What you should do: Quote exactly, and only, the lines of the material below from the line with "The OpenSCAD and" through the line with "lever_side_x = lever_xy[0] + lever_block_w/2;".

Material provided:
****************

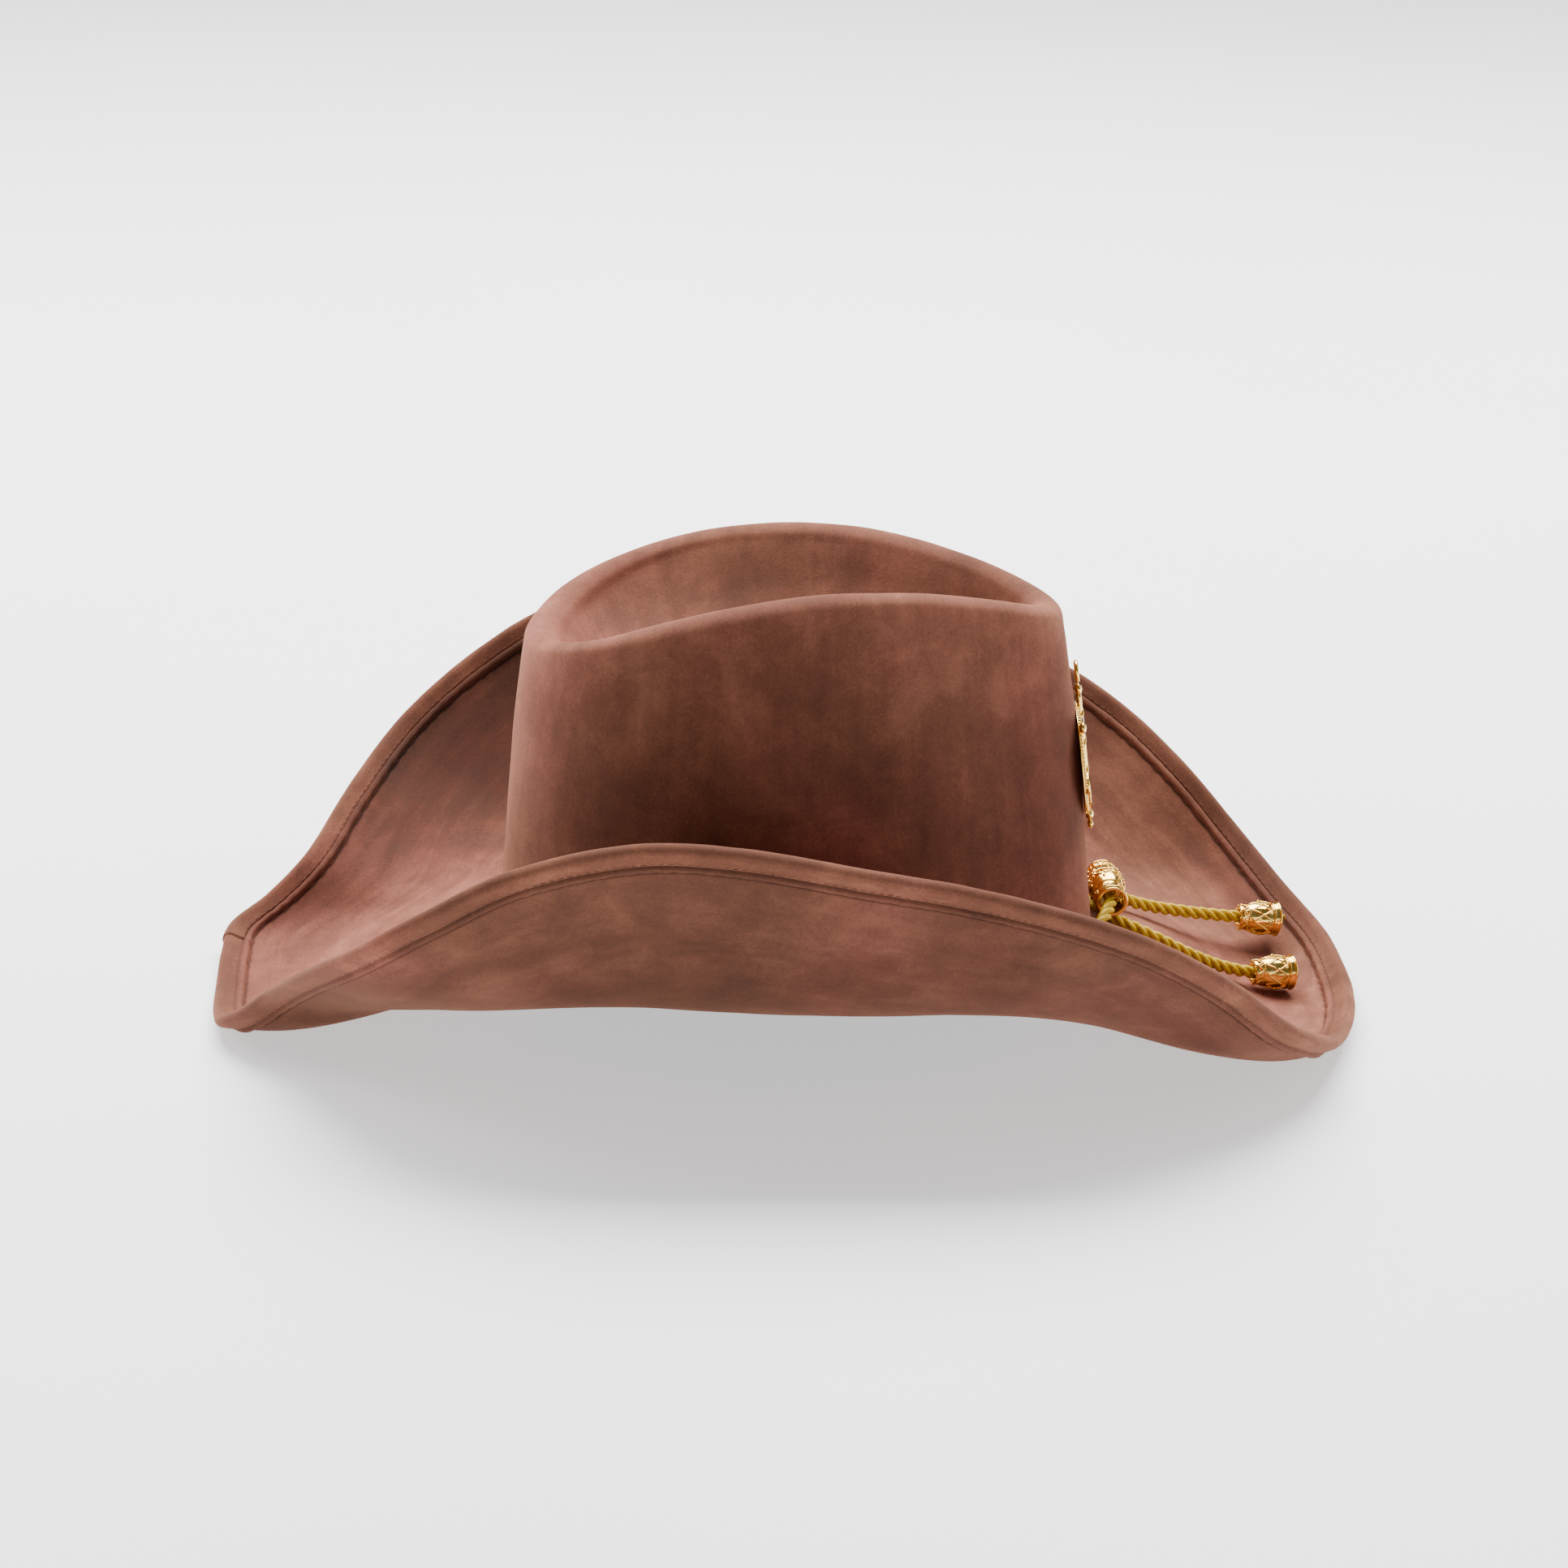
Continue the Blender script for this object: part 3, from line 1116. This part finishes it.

****************

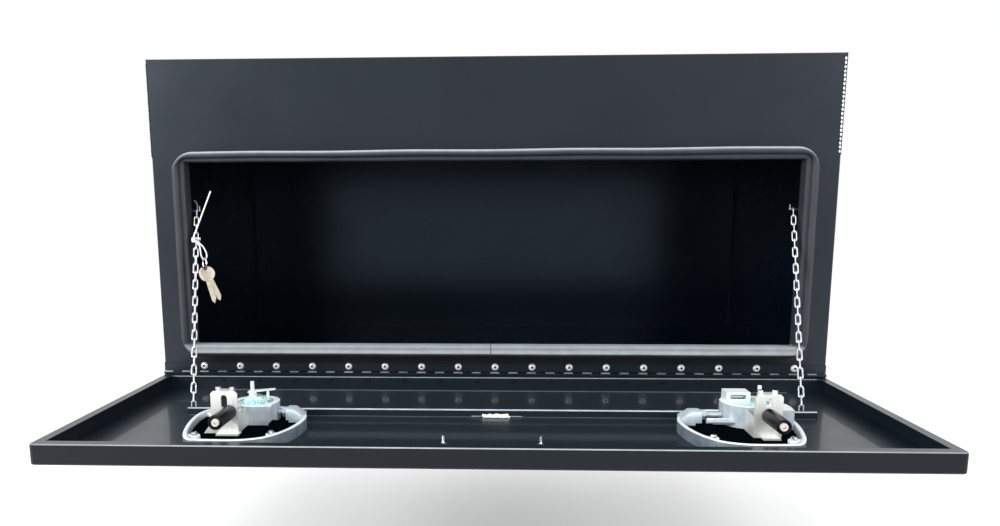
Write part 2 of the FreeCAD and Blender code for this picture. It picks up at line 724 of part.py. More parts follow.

****************

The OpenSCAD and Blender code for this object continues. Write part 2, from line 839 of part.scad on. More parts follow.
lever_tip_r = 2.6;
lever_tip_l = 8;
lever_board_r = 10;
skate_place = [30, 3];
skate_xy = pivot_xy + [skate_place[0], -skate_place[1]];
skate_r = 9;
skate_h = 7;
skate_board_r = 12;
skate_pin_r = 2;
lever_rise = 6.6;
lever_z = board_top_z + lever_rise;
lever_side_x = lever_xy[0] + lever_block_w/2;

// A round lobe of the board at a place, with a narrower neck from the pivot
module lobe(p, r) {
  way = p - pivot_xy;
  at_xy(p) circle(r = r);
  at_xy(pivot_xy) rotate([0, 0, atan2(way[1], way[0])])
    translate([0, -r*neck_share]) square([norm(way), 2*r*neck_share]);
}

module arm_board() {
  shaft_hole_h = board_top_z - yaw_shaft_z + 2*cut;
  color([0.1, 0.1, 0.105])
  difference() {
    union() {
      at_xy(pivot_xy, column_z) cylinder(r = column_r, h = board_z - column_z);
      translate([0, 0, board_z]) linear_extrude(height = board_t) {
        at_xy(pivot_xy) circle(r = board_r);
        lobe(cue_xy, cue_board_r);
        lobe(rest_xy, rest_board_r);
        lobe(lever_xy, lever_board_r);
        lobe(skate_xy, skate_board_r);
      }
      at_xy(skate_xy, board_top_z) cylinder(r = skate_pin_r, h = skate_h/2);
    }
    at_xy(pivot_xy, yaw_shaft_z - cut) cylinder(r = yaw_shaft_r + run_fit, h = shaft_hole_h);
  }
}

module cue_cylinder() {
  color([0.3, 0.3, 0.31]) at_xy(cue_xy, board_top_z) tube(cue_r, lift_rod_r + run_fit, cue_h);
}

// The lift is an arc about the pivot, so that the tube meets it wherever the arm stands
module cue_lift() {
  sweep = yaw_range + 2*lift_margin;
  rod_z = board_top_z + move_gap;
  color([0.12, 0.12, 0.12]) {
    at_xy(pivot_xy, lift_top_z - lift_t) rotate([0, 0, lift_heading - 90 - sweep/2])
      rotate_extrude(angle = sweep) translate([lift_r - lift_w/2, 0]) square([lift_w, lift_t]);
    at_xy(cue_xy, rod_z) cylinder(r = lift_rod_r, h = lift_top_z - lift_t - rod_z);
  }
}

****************

Task output:
The OpenSCAD and Blender code for this object continues. Write part 2, from line 839 of part.scad on. More parts follow.
lever_tip_r = 2.6;
lever_tip_l = 8;
lever_board_r = 10;
skate_place = [30, 3];
skate_xy = pivot_xy + [skate_place[0], -skate_place[1]];
skate_r = 9;
skate_h = 7;
skate_board_r = 12;
skate_pin_r = 2;
lever_rise = 6.6;
lever_z = board_top_z + lever_rise;
lever_side_x = lever_xy[0] + lever_block_w/2;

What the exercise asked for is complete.